Using a slightly modified version of the basic Undum template, I was able to craft this story so that the reader can navigate this document in a few minutes and then read through again.  Customizing the built-in scoring system, I was able to make the Will keep a constant tally.  It has been suggested that the story continues into the code, but I have no comment on this matter.

I’m also using a more recent version of the system for a set of children’s stories I’m writing with my kids, entitled “Mrs. Wobbles & the Tangerine House.”  For this story, we’ve again modified the basic layout only slightly, but rather than offering the document as a replayable tale, we try to encourage children to catch all the text, like Pokemon of prose.  Also, we use the scoring-system to reward behavior.
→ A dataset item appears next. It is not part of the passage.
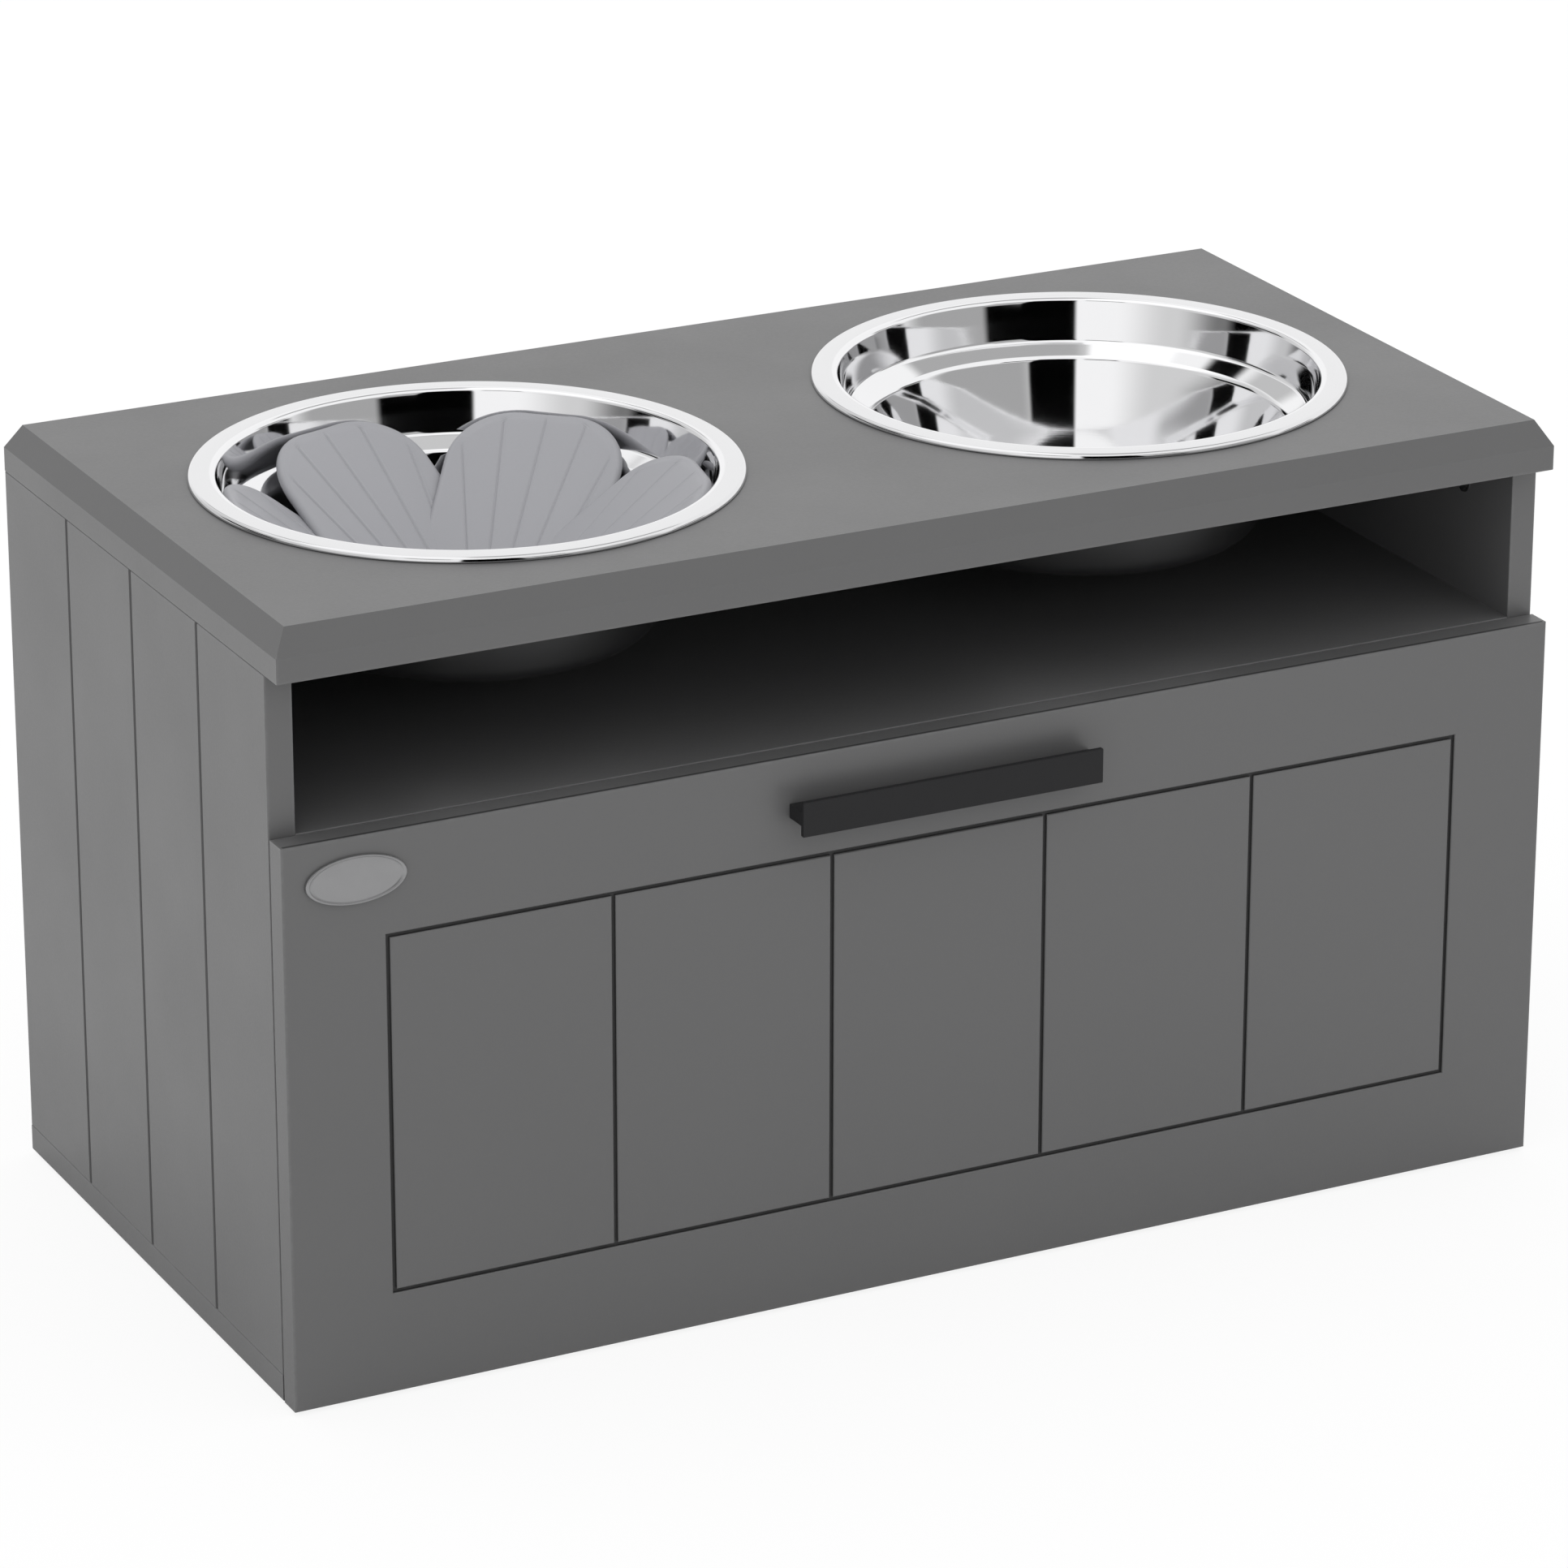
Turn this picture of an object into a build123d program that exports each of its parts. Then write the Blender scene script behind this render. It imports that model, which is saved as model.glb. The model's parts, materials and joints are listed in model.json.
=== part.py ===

Reading poems, for example, will earn poetry power-ups, which can open up new paths for the story.

titlescreen

In both stories, I’ve inserted some Google Analytics events, so I can study what choices readers make.  I’ve published some of my initial findings. 

The strength of Undum is that, unlike other systems, it’s really just javascript, so anything you can do on a webpage, you can do with this.  At the same time, its basic set-up out-of-the-box offers a wonderfully polished format for storytelling.  For similar systems, writers might want to examine Twine and Inkle, each of which have robust communities of writers and similarly low barriers to entry.